Would you return the complete listing below word for word?
____________
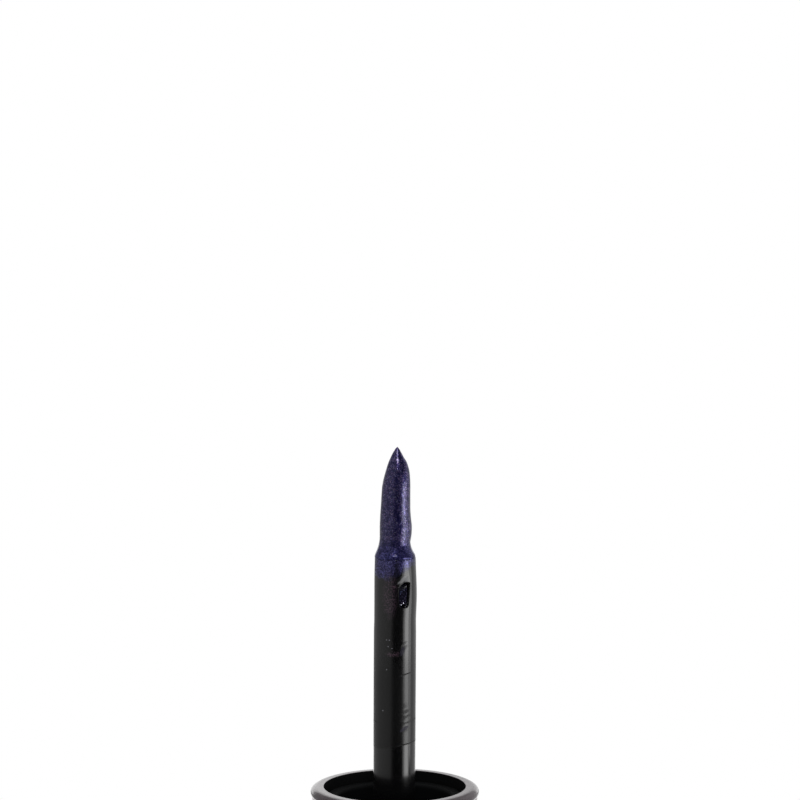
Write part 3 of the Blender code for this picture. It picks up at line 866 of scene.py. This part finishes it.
def curve_through(first, second, third, fourth, share):
    """A smooth value between the second and third of four."""
    first_slope = (third - first) / 2
    last_slope = (fourth - second) / 2
    square = share * share
    cube = square * share
    start = second * (2 * cube - 3 * square + 1) + first_slope * (cube - 2 * square + share)
    return start + third * (3 * square - 2 * cube) + last_slope * (cube - square)


levels = []
for index in range(len(NIB_SPANS) - 1):
    rows = [NIB_SPANS[min(max(index + shift, 0), len(NIB_SPANS) - 1)] for shift in (-1, 0, 1, 2)]
    for step in range(RINGS_PER_SPAN):
        levels.append([curve_through(*column, step / RINGS_PER_SPAN) for column in zip(*rows)])
levels.append(list(NIB_SPANS[-1]))

wet_liner, bench, spot = new_finish("wet_glitter_liner")
across, _, up = bench.axes(spot)
cloud = bench.grain(spot, 1.3, 3.0)
tint, crowded, luck = liner_glitter(bench, spot, 0.075, 0.72)
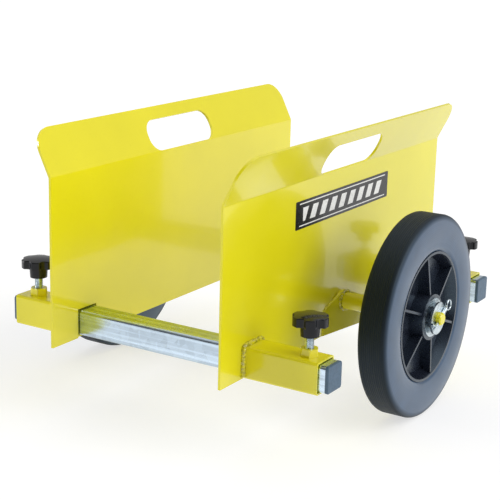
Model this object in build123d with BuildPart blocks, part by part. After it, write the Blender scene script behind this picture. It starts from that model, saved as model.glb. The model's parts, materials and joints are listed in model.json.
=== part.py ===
____________
_Exercise output_
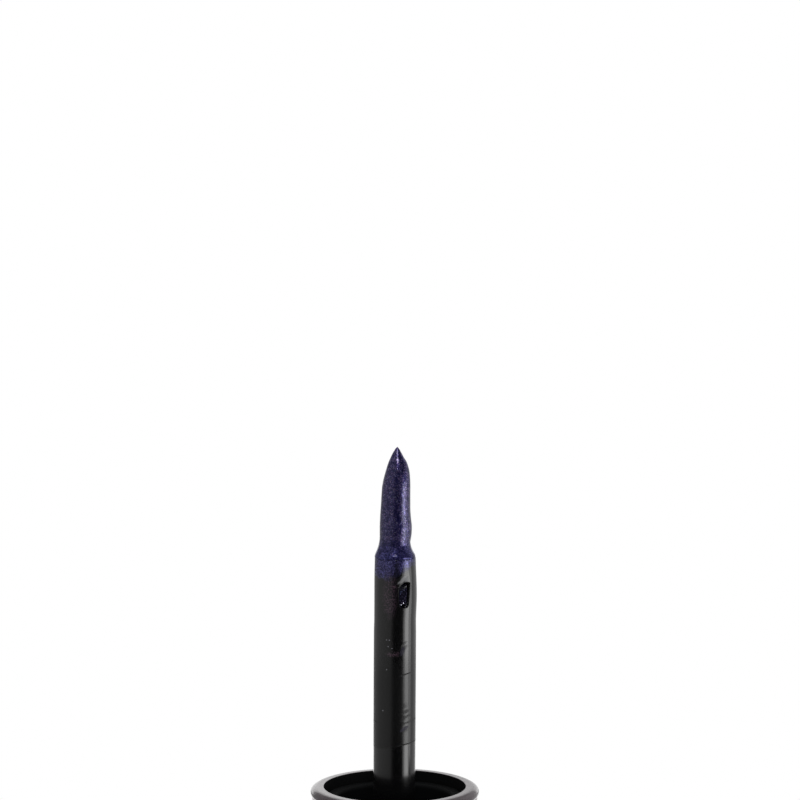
Write part 3 of the Blender code for this picture. It picks up at line 866 of scene.py. This part finishes it.
def curve_through(first, second, third, fourth, share):
    """A smooth value between the second and third of four."""
    first_slope = (third - first) / 2
    last_slope = (fourth - second) / 2
    square = share * share
    cube = square * share
    start = second * (2 * cube - 3 * square + 1) + first_slope * (cube - 2 * square + share)
    return start + third * (3 * square - 2 * cube) + last_slope * (cube - square)


levels = []
for index in range(len(NIB_SPANS) - 1):
    rows = [NIB_SPANS[min(max(index + shift, 0), len(NIB_SPANS) - 1)] for shift in (-1, 0, 1, 2)]
    for step in range(RINGS_PER_SPAN):
        levels.append([curve_through(*column, step / RINGS_PER_SPAN) for column in zip(*rows)])
levels.append(list(NIB_SPANS[-1]))

wet_liner, bench, spot = new_finish("wet_glitter_liner")
across, _, up = bench.axes(spot)
cloud = bench.grain(spot, 1.3, 3.0)
tint, crowded, luck = liner_glitter(bench, spot, 0.075, 0.72)
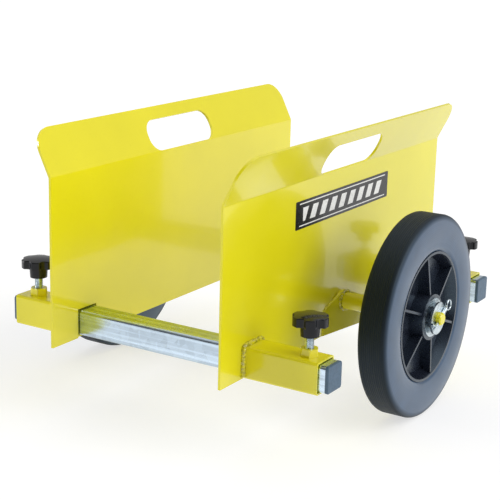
Model this object in build123d with BuildPart blocks, part by part. After it, write the Blender scene script behind this picture. It starts from that model, saved as model.glb. The model's parts, materials and joints are listed in model.json.
=== part.py ===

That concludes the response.